● **Your goal**: Repeat exactly the lines of the listing below, please, starting with the first and ending with the line containing "graph.span(scuff, 0.5, 0.7))"; leave out the rest.
★ ★ ★
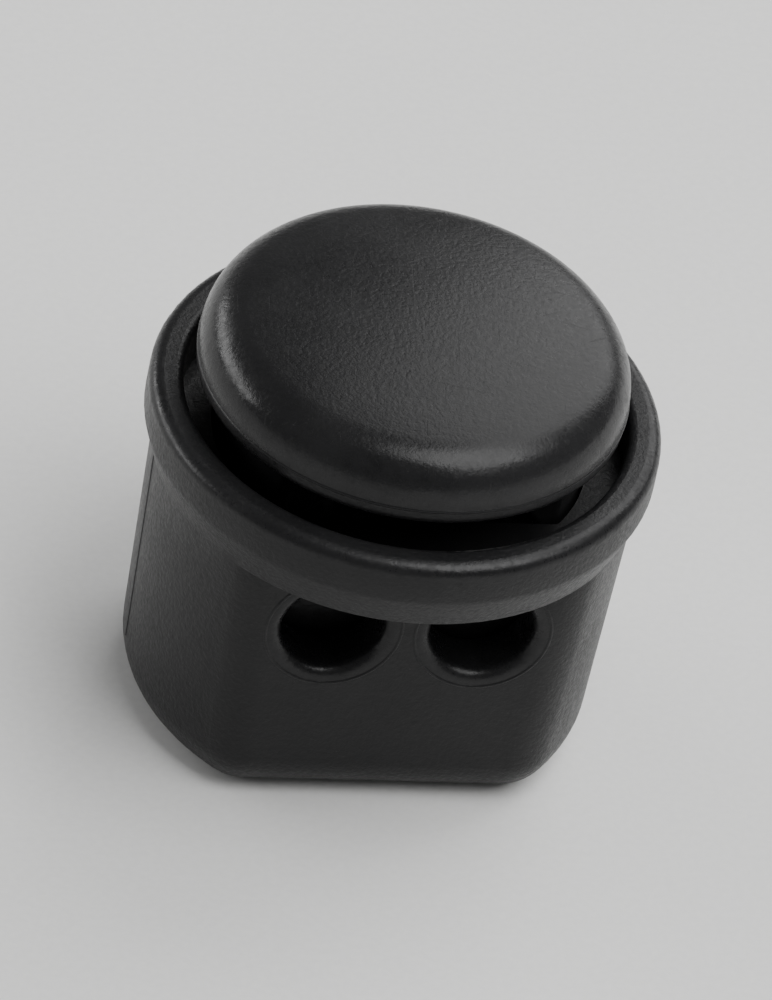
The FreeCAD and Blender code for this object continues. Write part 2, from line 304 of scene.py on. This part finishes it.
def moulded_plastic(name, dark, light, gloss, relief, rim, bores, seed):
    """Black acetal from a spark-eroded mould: fine grain, faint flow marks, and edges polished by use.

    The colour runs from dark to light, and gloss is the least and the most roughness. relief is the
    grain's depth in millimetres. rim and bores are the arguments of Graph.ring, where fingers rub the
    plastic, and Graph.bores, where cords do.
    """
    graph = Graph(name)
    grain = graph.noise(7, detail=3, roughness=0.6, offset=seed)
    pores = graph.noise(16, detail=1, offset=seed + 3)
    cloud = graph.noise(0.35, detail=3, offset=seed + 5)
    flow = graph.noise(0.5, detail=2, stretch=(0.6, 1.3, 1.0), offset=seed + 9)
    scuff = graph.noise(1.7, detail=5, roughness=0.65, offset=seed + 2)
    lines = graph.scratches(SCRATCH_ANGLES, offset=seed + 7)
    rubbed = graph.math("MAXIMUM", graph.ring(*rim), graph.bores(*bores))
    wear = graph.math("MULTIPLY", rubbed, graph.span(scuff, 0.33, 0.58))
    dust = graph.math("MULTIPLY", graph.span(pores, 0.66, 0.78), graph.span(scuff, 0.5, 0.7))

    worn = tuple(WORN_BRIGHTNESS * channel for channel in light)
    colour = graph.blend(graph.span(cloud, *NOISE_SPREAD), dark, light)
    colour = graph.blend(graph.math("MULTIPLY", wear, WORN_COLOUR), colour, worn)
    colour = graph.blend(graph.math("MULTIPLY", dust, DUST_SHARE), colour, DUST_COLOUR)
    graph.set("Base Color", colour)

    rough = graph.span(grain, 0.25, 0.75, *gloss)
    uneven = graph.span(cloud, *NOISE_SPREAD, -CLOUD_ROUGHNESS, CLOUD_ROUGHNESS)
    rough = graph.math("ADD", rough, uneven)
    rough = graph.math("SUBTRACT", rough, graph.math("MULTIPLY", wear, WORN_ROUGHNESS))
    rough = graph.math("ADD", rough, graph.math("MULTIPLY", lines, SCRATCH_ROUGHNESS))
    graph.set("Roughness", rough)
    graph.shader.inputs["IOR"].default_value = PLASTIC_IOR
    graph.shader.inputs["Specular IOR Level"].default_value = PLASTIC_SPECULAR

    kept = graph.math("SUBTRACT", 1.0, graph.math("MULTIPLY", rubbed, WORN_GRAIN))
    texture = graph.math("MULTIPLY", grain, kept)
    grooves = graph.math("MULTIPLY", lines, -1.0)
    graph.bump([(flow, FLOW_RELIEF), (texture, relief), (grooves, SCRATCH_RELIEF)])
    return graph.material


def drawn_steel():
    """Stainless spring wire, with the lengthwise marks of the die that it was drawn through."""
    graph = Graph("spring_steel")
    marks = graph.noise(14, detail=2, stretch=(1.0, 1.0, 6.0))
    tint = graph.span(graph.noise(1.2, detail=3, offset=4), *NOISE_SPREAD)
    graph.set("Base Color", graph.blend(tint, (0.50, 0.49, 0.47), (0.64, 0.63, 0.61)))
    graph.set("Roughness", graph.span(marks, *NOISE_SPREAD, 0.20, 0.36))
    graph.shader.inputs["Metallic"].default_value = 1
    graph.bump([(marks, 0.002)])
    return graph.material


# ---- pieces -----------------------------------------------------------------------------------------


def dress_piece(piece, material, body):
    """Gives a new piece its material, and makes it ride on a body."""
    piece.data.materials.append(material)
    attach(piece, body)


def mesh_piece(name, points, faces):
    """A closed piece with outward faces, shaded smoothly but for its real corners."""
    mesh = bpy.data.meshes.new(name)
    mesh.from_pydata(points, [], faces)
    mesh.validate()
    skin = bmesh.new()
    skin.from_mesh(mesh)
    bmesh.ops.recalc_face_normals(skin, faces=skin.faces)
    for face in skin.faces:
        face.smooth = True
    for edge in skin.edges:
        edge.smooth = edge.calc_face_angle() < math.radians(SHARP_FROM)
    skin.to_mesh(mesh)
    skin.free()
    return link(bpy.data.objects.new(name, mesh))


def loft(name, loops, closed):
    """A piece whose skin runs through loops of points, closed into a ring or capped at both ends."""
    count, around = len(loops), len(loops[0])
    faces = []
    for i in range(count if closed else count - 1):
        here, after = i * around, (i + 1) % count * around
        for j in range(around):
            k = (j + 1) % around
            faces.append((here + j, here + k, after + k, after + j))
    if not closed:
        faces.append(tuple(range(around)))
        faces.append(tuple(range((count - 1) * around, count * around)))
    return mesh_piece(name, [point for loop in loops for point in loop], faces)


def ridge(name, node, feelers, closed):
    """A fine raised line on a node's surface, as plastic leaves where two parts of a mould meet.

    Each feeler is a point outside the node and the direction in which it feels for the surface.
    """
    surface = BVHTree.FromObject(frame["nodes"][node], bpy.context.evaluated_depsgraph_get())
    found = [surface.ray_cast(point, heading)[:2] for point, heading in feelers]
    last = len(found) - 1
    loops = []
    for i, (place, normal) in enumerate(found):
        before = found[i - 1 if closed else max(i - 1, 0)][0]
        after = found[(i + 1) % len(found) if closed else min(i + 1, last)][0]
        side = (after - before).cross(normal).normalized() * RIDGE_WIDTH
        out = normal * RIDGE_HEIGHT
        loops.append([place + side * share + out * rise for share, rise in RIDGE_SECTION])
    return loft(name, loops, closed)


def make_housing_seams(material):
    """The line down each side of the barrel where the two halves of its mould met."""
    low, high = HOUSING_LOW.z + SEAM_ABOVE_BASE, HOUSING_HIGH.z - SEAM_BELOW_TOP
    count = 60
    for side, outward in (("left", Vector((-1, 0, 0))), ("right", Vector((1, 0, 0)))):
        feelers = []
        for i in range(count + 1):
            height = low + (high - low) * i / count
            feelers.append((outward * FEELER_REACH + Vector((0, 0, height)), -outward))
        seam = ridge(f"housing_seam_{side}", "housing", feelers, closed=False)
        dress_piece(seam, material, "housing")


def make_core_marks(material):
    """The line round each cord hole of the housing, up to its flange, where a side core met it."""
    count = 84
    for name, mount in MOUNTS.items():
        if not name.startswith("cord_hole"):
            continue
        centre, outward = Vector(mount["pos_m"]), Vector(mount["axis"])
        radius = mount["dims"]["r_mm"] * MM + CORE_MARK_GAP
        feelers = []
        for i in range(count + 1):
            angle = math.radians(CORE_MARK_START + CORE_MARK_SWEEP * i / count)
            spot = centre + Vector((math.cos(angle), 0, math.sin(angle))) * radius
            feelers.append((spot + outward * FEELER_REACH, -outward))
        mark = ridge(f"{name}_core_mark", "housing", feelers, closed=False)
        dress_piece(mark, material, "housing")


def make_button_seam(material):
    """The line round the widest part of the button's head, where its mould opened."""
    rim = BUTTON_HIGH.x - JOIN_WITHIN * 10
    widest = [v.co.z for v in frame["nodes"]["button"].data.vertices if v.co.xy.length > rim]
    middle = Vector((0, 0, (min(widest) + max(widest)) / 2))
    count = 240
    feelers = []
    for i in range(count):
        outward = direction(360 * i / count + 90, 0)
        feelers.append((middle + outward * FEELER_REACH, -outward))
    seam = ridge("button_seam", "button", feelers, closed=True)
    dress_piece(seam, material, "button")


def make_gate_mark(material):
    """The torn stub in the dimple of the housing's base, where the plastic was fed in."""
    around, rows = 40, 10
    loops = []
    for row in range(rows):
        share = row / rows
        loop = []
        for i in range(around):
            angle = 2 * math.pi * i / around
            spot = Vector((math.cos(angle), math.sin(angle), 0)) * GATE_RADIUS * (1 - share)
            torn = 0.5 + 0.5 * noise.noise(spot / GATE_ROUGHNESS + Vector((3, 1, 7)))
            drop = (GATE_ROOT + GATE_HEIGHT) * min(1, share * 6) * (0.45 + 0.55 * torn)
            spot.z = GATE_DIMPLE + GATE_ROOT - drop
            loop.append(spot)
        loops.append(loop)
    dress_piece(loft("gate_mark", loops, closed=False), material, "housing")


def make_spring(material):
    """The coil, with closed ends ground flat. It rides with the housing and keeps its length when the button goes
    down.
    """
    bottom, top = SPRING_LOW.z, SPRING_HIGH.z
    coil_radius = SPRING_HIGH.y - WIRE_RADIUS
    turns = 2 * (CLOSED_TURNS + RAMP_TURNS) + ACTIVE_TURNS
    spare = top - bottom + 2 * GROUND_OFF - turns * CLOSED_PITCH
    extra_pitch = spare / (ACTIVE_TURNS + RAMP_TURNS)

    def rise(turn):
        """How far the wire's middle has risen over the coil's end, that many turns from its own end."""
        ramp = min(max(turn - CLOSED_TURNS, 0), RAMP_TURNS)
        after = max(turn - CLOSED_TURNS - RAMP_TURNS, 0)
        return turn * CLOSED_PITCH - GROUND_OFF + extra_pitch * (ramp**2 / RAMP_TURNS / 2 + after)

    def wire(height, outward):
        """The wire's outline at that height, less what is ground off level with the spring's ends."""
        middle = (max(height - WIRE_RADIUS, bottom) + min(height + WIRE_RADIUS, top)) / 2
        offset = middle - height
        around = 24
        loop = []
        for i in range(around):
            angle = 2 * math.pi * i / around
            across, up = math.cos(angle), math.sin(angle)
            reach = math.sqrt(WIRE_RADIUS**2 - (offset * across) ** 2) - up * offset
            if abs(up) > 1e-9:
                reach = min(reach, ((top if up > 0 else bottom) - middle) / up)
            loop.append(outward * (coil_radius + across * reach) + Vector((0, 0, middle + up * reach)))
        return loop

    per_turn = 64
    steps = round(turns * per_turn)
    loops = []
    for step in range(steps + 1):
        turn = turns * step / steps
        height = bottom + rise(turn) if turn < turns / 2 else top - rise(turns - turn)
        loops.append(wire(height, direction(360 * turn, 0)))
    spring = loft("spring_coil", loops, closed=False)
    dress_piece(spring, material, "housing")
    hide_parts("spring")
    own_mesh(spring)


def true_edges():
    """A node group that joins a CAD node's faces into one skin, with only its real edges sharp.

    It drops the normals stored with the faces, which no longer fit once they are joined.
    """
    group = bpy.data.node_groups.new("true_edges", "GeometryNodeTree")
    for side in ("INPUT", "OUTPUT"):
        group.interface.new_socket("Geometry", in_out=side, socket_type="NodeSocketGeometry")
    enter = group.nodes.new("NodeGroupInput")
    leave = group.nodes.new("NodeGroupOutput")
    merge = group.nodes.new("GeometryNodeMergeByDistance")
    merge.inputs["Distance"].default_value = JOIN_WITHIN
    clear = group.nodes.new("GeometryNodeRemoveAttribute")
    clear.inputs["Name"].default_value = "custom_normal"
    bend = group.nodes.new("GeometryNodeInputMeshEdgeAngle")
    steep = group.nodes.new("FunctionNodeCompare")
    steep.inputs["B"].default_value = math.radians(SHARP_FROM)
    mark = group.nodes.new("GeometryNodeStoreNamedAttribute")
    mark.data_type = "BOOLEAN"
    mark.domain = "EDGE"
    mark.inputs["Name"].default_value = "sharp_edge"
    group.links.new(enter.outputs[0], merge.inputs["Geometry"])
    group.links.new(merge.outputs[0], clear.inputs["Geometry"])
    group.links.new(clear.outputs[0], mark.inputs["Geometry"])
    group.links.new(bend.outputs["Unsigned Angle"], steep.inputs["A"])
    group.links.new(steep.outputs[0], mark.inputs["Value"])
    group.links.new(mark.outputs[0], leave.inputs[0])
    return group


def dress_node(node, material, edges):
    """Gives a CAD node its material, and shades it smoothly across the joins of its rounded faces."""
    piece = frame["nodes"][node]
    piece.data.materials.clear()
    piece.data.materials.append(material)
    piece.modifiers.new("true_edges", "NODES").node_group = edges
    weighted = piece.modifiers.new("weighted_normals", "WEIGHTED_NORMAL")
    weighted.keep_sharp = True


def make_lock():
    edges = true_edges()
    bore = MOUNTS["cord_hole_front_right"]
    middle, height, radius = bore["pos_m"][0] / MM, bore["pos_m"][2] / MM, bore["dims"]["r_mm"]
    housing = moulded_plastic(
        "housing_plastic",
        dark=(0.007, 0.007, 0.0075),
        light=(0.010, 0.010, 0.0105),
        gloss=(0.34, 0.48),
        relief=0.022,
        rim=(HOUSING_HIGH.x / MM - 0.15, HOUSING_HIGH.z / MM - 0.15, 0.55),
        bores=(middle, height, radius, 0.6),
        seed=0,
    )
    button = moulded_plastic(
        "button_plastic",
        dark=(0.008, 0.008, 0.0085),
        light=(0.012, 0.012, 0.0125),
        gloss=(0.28, 0.38),
        relief=0.014,
        rim=(BUTTON_HIGH.x / MM - 0.4, BUTTON_HIGH.z / MM - 1.3, 1.2),
        bores=(middle, height + TRAVEL / MM, radius, 0.4),
        seed=31,
    )
    dress_node("housing", housing, edges)
    dress_node("button", button, edges)
    make_housing_seams(housing)
    make_core_marks(housing)
    make_button_seam(button)
    make_gate_mark(housing)
    make_spring(drawn_steel())


make_camera()
make_world()
make_floor()
make_softbox("key", azimuth=137, elevation=42, width=0.22, height=0.30, power=0.64)
make_softbox("side_key", azimuth=48, elevation=62, width=0.22, height=0.24, power=0.92)
make_softbox("rim_light", azimuth=-124, elevation=15, width=0.30, height=0.08, power=0.46)
make_lock()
★ ★ ★
● **Result of this task**:
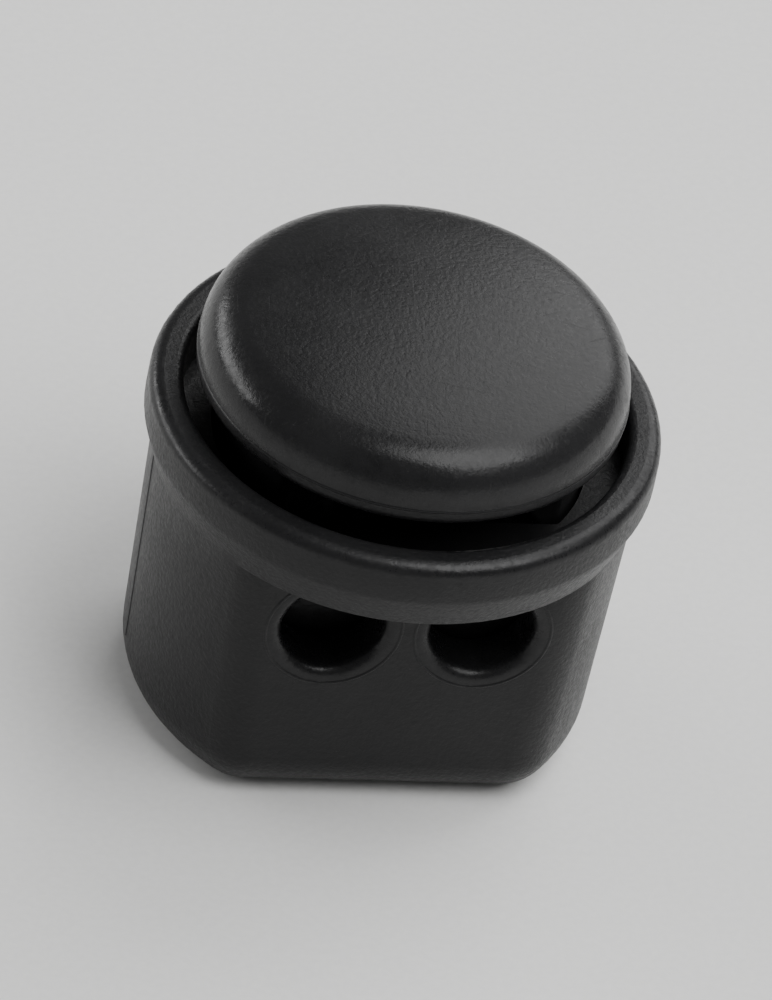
The FreeCAD and Blender code for this object continues. Write part 2, from line 304 of scene.py on. This part finishes it.
def moulded_plastic(name, dark, light, gloss, relief, rim, bores, seed):
    """Black acetal from a spark-eroded mould: fine grain, faint flow marks, and edges polished by use.

    The colour runs from dark to light, and gloss is the least and the most roughness. relief is the
    grain's depth in millimetres. rim and bores are the arguments of Graph.ring, where fingers rub the
    plastic, and Graph.bores, where cords do.
    """
    graph = Graph(name)
    grain = graph.noise(7, detail=3, roughness=0.6, offset=seed)
    pores = graph.noise(16, detail=1, offset=seed + 3)
    cloud = graph.noise(0.35, detail=3, offset=seed + 5)
    flow = graph.noise(0.5, detail=2, stretch=(0.6, 1.3, 1.0), offset=seed + 9)
    scuff = graph.noise(1.7, detail=5, roughness=0.65, offset=seed + 2)
    lines = graph.scratches(SCRATCH_ANGLES, offset=seed + 7)
    rubbed = graph.math("MAXIMUM", graph.ring(*rim), graph.bores(*bores))
    wear = graph.math("MULTIPLY", rubbed, graph.span(scuff, 0.33, 0.58))
    dust = graph.math("MULTIPLY", graph.span(pores, 0.66, 0.78), graph.span(scuff, 0.5, 0.7))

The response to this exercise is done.